When the evolution of the commercial loan portfolio is observed, based on the figures of the Financial Superintendence of Colombia, a significant growth of the portfolio in 2022 is indeed observed, especially due to the statistical effect of comparing it with a discrete period, which was 2021. But when the credit problem intensifies in 2023, the loss of dynamics of the commercial portfolio is observed. As of January 2024, there is a stabilization in the growth of this indicator, as shown in Graph 3.

What is forecast for the following months
As mentioned above, the fall in inflation, although followed by a delay of about half a year to have a direct impact on monetary policy intervention interest rates, sends clear signals to the market of financial institutions, which may even anticipate downward movements in the price of credit.

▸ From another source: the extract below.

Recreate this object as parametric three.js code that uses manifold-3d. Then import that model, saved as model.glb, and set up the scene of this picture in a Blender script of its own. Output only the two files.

In this context, the survey of expectations of Banco de la República for the month of May 2024 showed that experts expect inflation to close 2024 at 5.6% and below 4% for 2025, a figure that is even within the margin of the Central Bank's long-term target of 3% with a margin of 1 percentage point.
Likewise, the experts consulted by Banco de la República indicate that, in terms of the intervention rate of Banco de la República, it is expected that by December 31, 2024 it will be at 8.5% and by 2025 it will close at 6%. With this dynamic, respondents also indicated, in the April version of this statistical operation, that quarterly GDP growth for 2024 will average 1.07% for the second quarter, 1.48% for the third quarter and 1.97% for the fourth quarter of the year, showing a recovery, which, although moderate, will allow the business sector to return to a path of increased sales and income.
In the midst of the challenges that lie ahead in terms of economic growth, the future recovery in credit conditions will allow investment and innovation to rebound in the economic environment. These elements are fundamental to return to a path of employment growth, household wealth and to continue on a path of poverty reduction at the national level.